About three-quarters of breast cancers, the most common cancer in women in the U.S., are estrogen hormone dependent. Patients with this type of breast cancer are initially treated with drugs that block estrogen, such as Tamoxifen. However, one-third to half of these patients eventually become resistant to this treatment. For these patients and those whose tumors are not estrogen dependent to begin with, there are no alternative hormone treatment options.

In a new study directed by Tan A. Ince, M.D., Ph.D., associate professor of pathology at the University of Miami Miller School of Medicine and member of the Sylvester Comprehensive Cancer Center, researchers have developed a new breast cancer classification system that shifts the focus away from genetic mutations, a common approach of mainstream cancer research, but one that has been less effective than first imagined. The findings of this study, published online in the Journal of Clinical Investigation, offer a new approach to treating breast cancer, by using normal tissue and hormone receptors as a guideline to determine effective therapies.
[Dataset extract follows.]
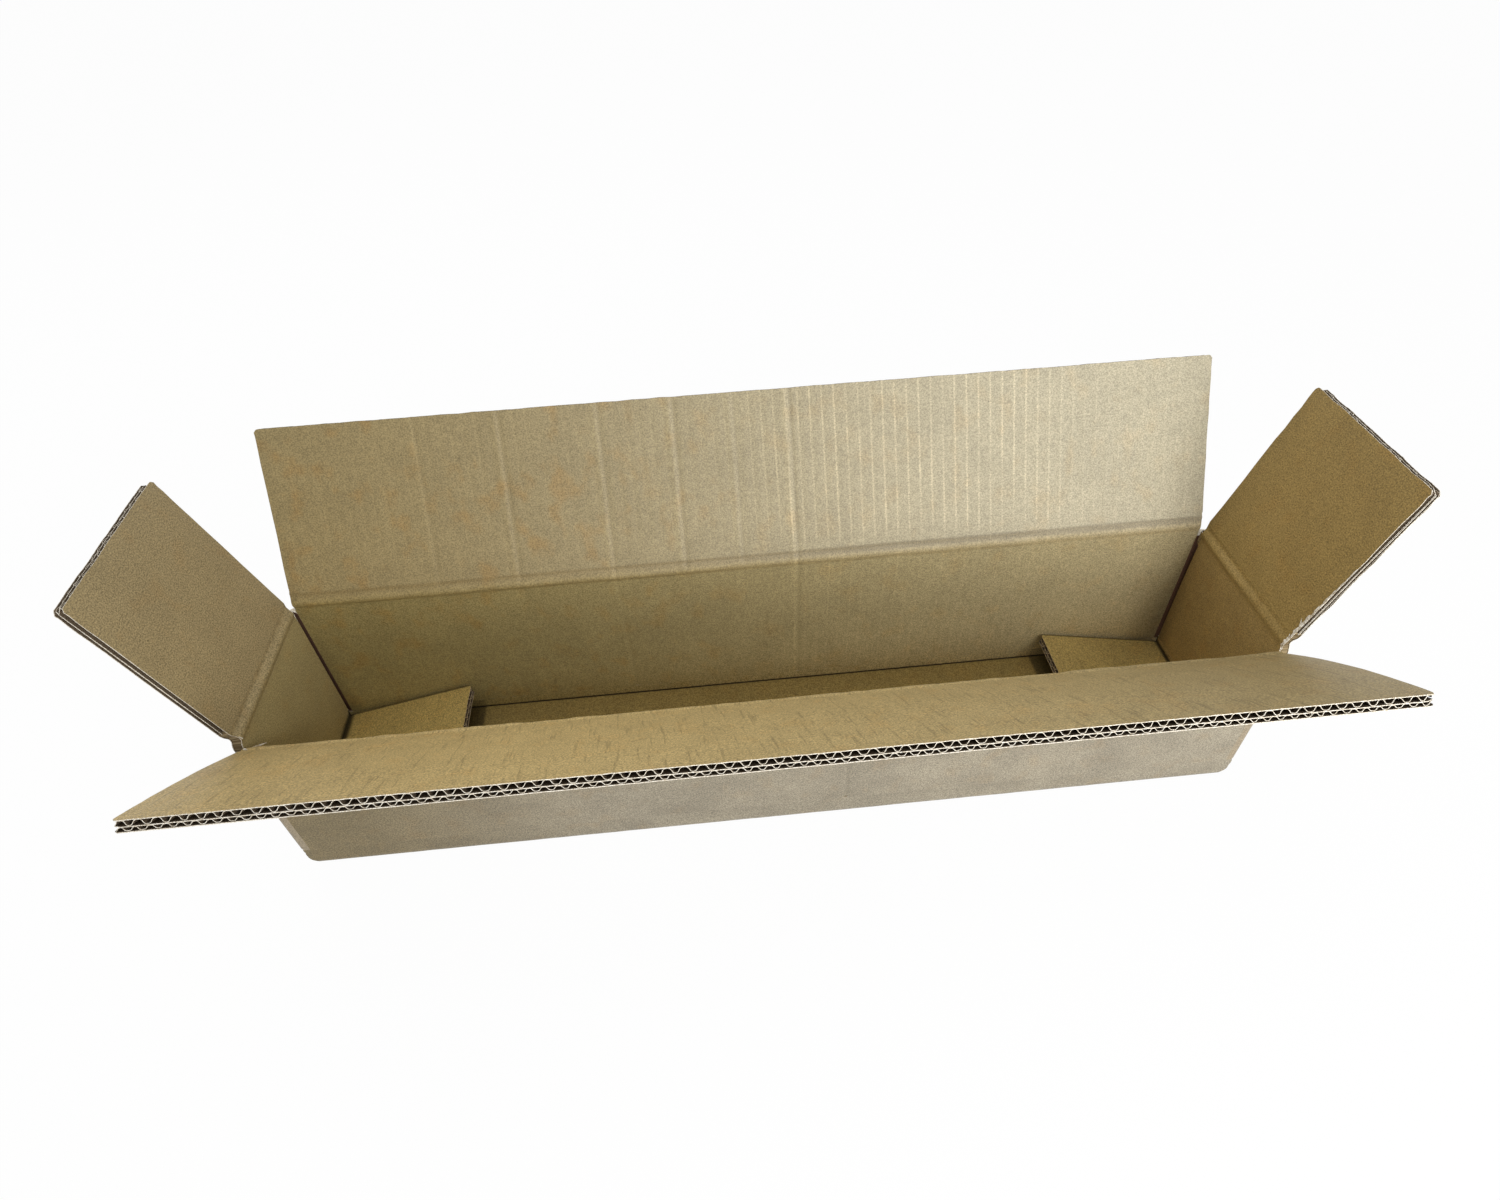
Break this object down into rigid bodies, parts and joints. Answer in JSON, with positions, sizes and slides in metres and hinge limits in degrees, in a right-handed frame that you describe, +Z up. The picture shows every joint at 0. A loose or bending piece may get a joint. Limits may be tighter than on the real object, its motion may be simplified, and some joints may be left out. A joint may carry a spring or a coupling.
{
  "type": "long corrugated shipping box",
  "caption": "Long narrow open-top shipping box of double-wall corrugated cardboard, with hinged top flaps standing open and short bottom flaps partly raised.",
  "frame": {"origin": "middle of the outer bottom face that the box rests on", "axes": "+X along the box to its right end, +Y to the rear wall, +Z up"},
  "size_m": [0.6909, 0.2597, 0.2351],
  "materials": {
    "kraft_board": "matte, uncoated kraft liner"
  },
  "bodies": {
    "box": {"box_body": "kraft_board"},
    "rear_top_flap": {"rear_flap": "kraft_board"},
    "front_top_flap": {"front_flap": "kraft_board"},
    "left_top_flap": {"left_end_flap": "kraft_board"},
    "right_top_flap": {"right_end_flap": "kraft_board"},
    "left_floor_flap": {"left_bottom_flap": "kraft_board"},
    "right_floor_flap": {"right_bottom_flap": "kraft_board"}
  },
  "joints": [
    {"name": "rear_crease", "type": "hinge", "parent": "box", "child": "rear_top_flap", "pos_m": [0, 0.057, 0.1316], "axis": [-1, 0, 0], "range_deg": [-119, 111]},
    {"name": "front_crease", "type": "hinge", "parent": "box", "child": "front_top_flap", "pos_m": [0, -0.057, 0.1192], "axis": [1, 0, 0], "range_deg": [-142.7, 87.3]},
    {"name": "left_end_crease", "type": "hinge", "parent": "box", "child": "left_top_flap", "pos_m": [-0.308, 0, 0.1254], "axis": [0, -1, 0], "range_deg": [-108, 122]},
    {"name": "right_end_crease", "type": "hinge", "parent": "box", "child": "right_top_flap", "pos_m": [0.308, 0, 0.1254], "axis": [0, 1, 0], "range_deg": [-107.3, 122.7]},
    {"name": "left_bottom_crease", "type": "hinge", "parent": "box", "child": "left_floor_flap", "pos_m": [-0.3065, 0, 0.0169], "axis": [0, -1, 0], "range_deg": [-12.6, 52.4]},
    {"name": "right_bottom_crease", "type": "hinge", "parent": "box", "child": "right_floor_flap", "pos_m": [0.3065, 0, 0.0169], "axis": [0, 1, 0], "range_deg": [-11.6, 53.4]}
  ]
}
In recent years, scientists have concentrated on identifying genetic mutations within breast cancers with the goal of developing a targeted therapy for each mutation. The clinical problem is that the average breast cancer has more than 200 mutations, and most patients share few, if any, commonalities. Researchers have believed that tumors differ from normal tissue, but Ince and the other team members found that not to be the case. "Everyone has just been studying tumors," said Ince. "They haven't been comparing normal tissue and tumors to this degree."

Ince, working with first author of the study Sandro Santagata, M.D., Ph.D., from Brigham and Women's Hospital, Harvard Medical School, and a team of researchers from both institutions found that about three-quarters of estrogen-dependent tumors and two-thirds of estrogen-independent tumors expressed hormone receptors for vitamin D and testosterone. The researchers showed that treatment of breast cancer cells with hormones that activate vitamin D and testosterone receptors reduced the growth of cancer cells. In addition, these hormones increased the efficacy of standard chemotherapy.
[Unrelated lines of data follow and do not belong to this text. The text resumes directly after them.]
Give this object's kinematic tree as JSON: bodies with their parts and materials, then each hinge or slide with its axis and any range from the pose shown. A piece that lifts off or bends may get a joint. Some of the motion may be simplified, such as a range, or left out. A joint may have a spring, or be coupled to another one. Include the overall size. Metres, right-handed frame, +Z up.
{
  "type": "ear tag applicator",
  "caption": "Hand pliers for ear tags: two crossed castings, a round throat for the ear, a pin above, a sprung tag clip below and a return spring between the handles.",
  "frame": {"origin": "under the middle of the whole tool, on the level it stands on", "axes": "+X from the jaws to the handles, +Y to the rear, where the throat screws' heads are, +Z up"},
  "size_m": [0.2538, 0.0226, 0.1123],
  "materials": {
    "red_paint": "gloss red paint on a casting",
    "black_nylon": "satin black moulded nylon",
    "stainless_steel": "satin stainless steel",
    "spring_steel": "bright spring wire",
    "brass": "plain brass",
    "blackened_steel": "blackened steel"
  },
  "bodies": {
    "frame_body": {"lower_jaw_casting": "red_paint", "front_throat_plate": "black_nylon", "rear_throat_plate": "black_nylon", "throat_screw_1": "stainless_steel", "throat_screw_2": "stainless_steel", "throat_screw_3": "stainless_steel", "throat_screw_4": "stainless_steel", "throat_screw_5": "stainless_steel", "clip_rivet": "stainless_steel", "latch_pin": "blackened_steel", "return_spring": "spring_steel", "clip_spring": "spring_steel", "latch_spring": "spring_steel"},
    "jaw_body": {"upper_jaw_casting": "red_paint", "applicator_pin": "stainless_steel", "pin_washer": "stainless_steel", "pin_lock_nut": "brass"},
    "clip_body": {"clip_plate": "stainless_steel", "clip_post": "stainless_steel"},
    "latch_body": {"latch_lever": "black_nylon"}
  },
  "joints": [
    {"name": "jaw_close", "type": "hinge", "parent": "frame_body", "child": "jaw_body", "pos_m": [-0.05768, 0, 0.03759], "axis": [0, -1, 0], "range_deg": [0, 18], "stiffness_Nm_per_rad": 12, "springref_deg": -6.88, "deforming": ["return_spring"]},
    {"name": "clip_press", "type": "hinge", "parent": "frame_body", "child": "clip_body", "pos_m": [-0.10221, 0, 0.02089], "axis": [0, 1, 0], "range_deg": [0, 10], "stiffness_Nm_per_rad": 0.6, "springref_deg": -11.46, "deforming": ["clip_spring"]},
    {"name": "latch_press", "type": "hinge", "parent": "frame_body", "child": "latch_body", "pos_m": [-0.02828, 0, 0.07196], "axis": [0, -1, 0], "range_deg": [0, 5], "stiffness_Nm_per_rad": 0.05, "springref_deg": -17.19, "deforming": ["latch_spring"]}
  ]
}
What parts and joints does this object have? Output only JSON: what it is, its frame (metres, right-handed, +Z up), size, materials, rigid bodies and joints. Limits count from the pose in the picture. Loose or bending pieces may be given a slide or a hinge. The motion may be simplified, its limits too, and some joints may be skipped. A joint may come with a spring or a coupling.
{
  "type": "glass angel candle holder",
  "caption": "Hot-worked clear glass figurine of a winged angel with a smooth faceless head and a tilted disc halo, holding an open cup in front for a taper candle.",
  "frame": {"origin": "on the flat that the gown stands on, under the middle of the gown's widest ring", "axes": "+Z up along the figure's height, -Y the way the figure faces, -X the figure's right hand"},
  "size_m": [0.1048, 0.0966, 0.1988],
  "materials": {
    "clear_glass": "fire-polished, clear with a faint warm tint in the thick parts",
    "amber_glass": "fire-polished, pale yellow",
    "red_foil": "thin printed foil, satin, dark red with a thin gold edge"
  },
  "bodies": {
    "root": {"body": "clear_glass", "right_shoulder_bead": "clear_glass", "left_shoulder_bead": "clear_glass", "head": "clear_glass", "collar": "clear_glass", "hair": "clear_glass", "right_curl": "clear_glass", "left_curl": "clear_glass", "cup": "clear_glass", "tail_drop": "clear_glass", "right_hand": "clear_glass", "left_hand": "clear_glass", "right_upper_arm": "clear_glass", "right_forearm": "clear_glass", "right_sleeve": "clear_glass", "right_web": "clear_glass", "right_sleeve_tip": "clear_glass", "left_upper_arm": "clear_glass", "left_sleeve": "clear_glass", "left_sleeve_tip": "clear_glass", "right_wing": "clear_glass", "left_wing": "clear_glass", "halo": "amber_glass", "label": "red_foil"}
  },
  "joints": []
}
"These findings offer the possibility of expanding hormone therapy to patients who are otherwise treated with chemotherapy," said Ince, who is also a member of the Braman Family Breast Cancer Institute at Sylvester. With further work, he theorizes that it may also allow using lower doses of chemotherapy with the same effect and serve as a useful prognosticator.

Ince, who is a breast pathologist and cancer pharmacologist, began this study more than 10 years ago with funding from the Breast Cancer Research Foundation and meticulously described normal cell types in human breast tissue. Following on this lead, the research group eventually studied more than 15,000 normal breast cells and discovered 11 previously undefined normal cell subtypes. They grouped these 11 normal breast cell types into four new hormonal differentiation groups (HR 0, 1, 2, 3), which were characterized by vitamin D, androgen and estrogen hormone receptor expression.

In evolutionary biology, the ancestry of each species is determined based on key features that are inherited. Using this evolutionary principle, Ince constructed a tree of life for normal human breast cells. Next, the researchers took this information and compared it against 3,157 human breast tumors of patients and found that each patient's tumor could be placed precisely in this tree. Moreover, the tumors could also be grouped into four new hormonal differentiation groups (HR 0, 1, 2, 3), which were characterized by vitamin D, androgen and estrogen hormone receptor expression.

Importantly, the patients in different HR groups had different survival rates and responses to hormone treatments. The researchers found that nearly half of the breast cancer patients were in the HR3 group, meaning these patients' tumors had all three hormone receptors (estrogen, testosterone and vitamin D). Patients with these triple HR-positive tumors (HR3) were up to seven times more likely to survive compared with patients with triple HR-negative tumors (HR0). Compared with many existing genetic/molecular tests with 2-3 fold survival differences, "this cell-type based approach can become a powerful new tool in predicting patient outcomes," said Ince.

Since none of the existing genetic tests identify the HR0-3 subgroups, this will require translating the findings in this study into a clinically available new test. Additionally, description of these HR cell types raises the possibility of cell-targeted therapies. For example, with further work these findings could be translated into the clinic as triple hormone therapy for HR3 tumors. Hence, these studies may lead to cell-based diagnosis and treatment options as an alternative to gene-based approaches.

In this study the researchers also found that some of the standard breast tumor subtypes previously identified, called basal-like carcinoma, have been labeled erroneously due to incorrect classification of normal cell types.

Follow-up studies are underway in Ince's laboratory in collaboration with other researchers at Sylvester to translate these findings to the clinic.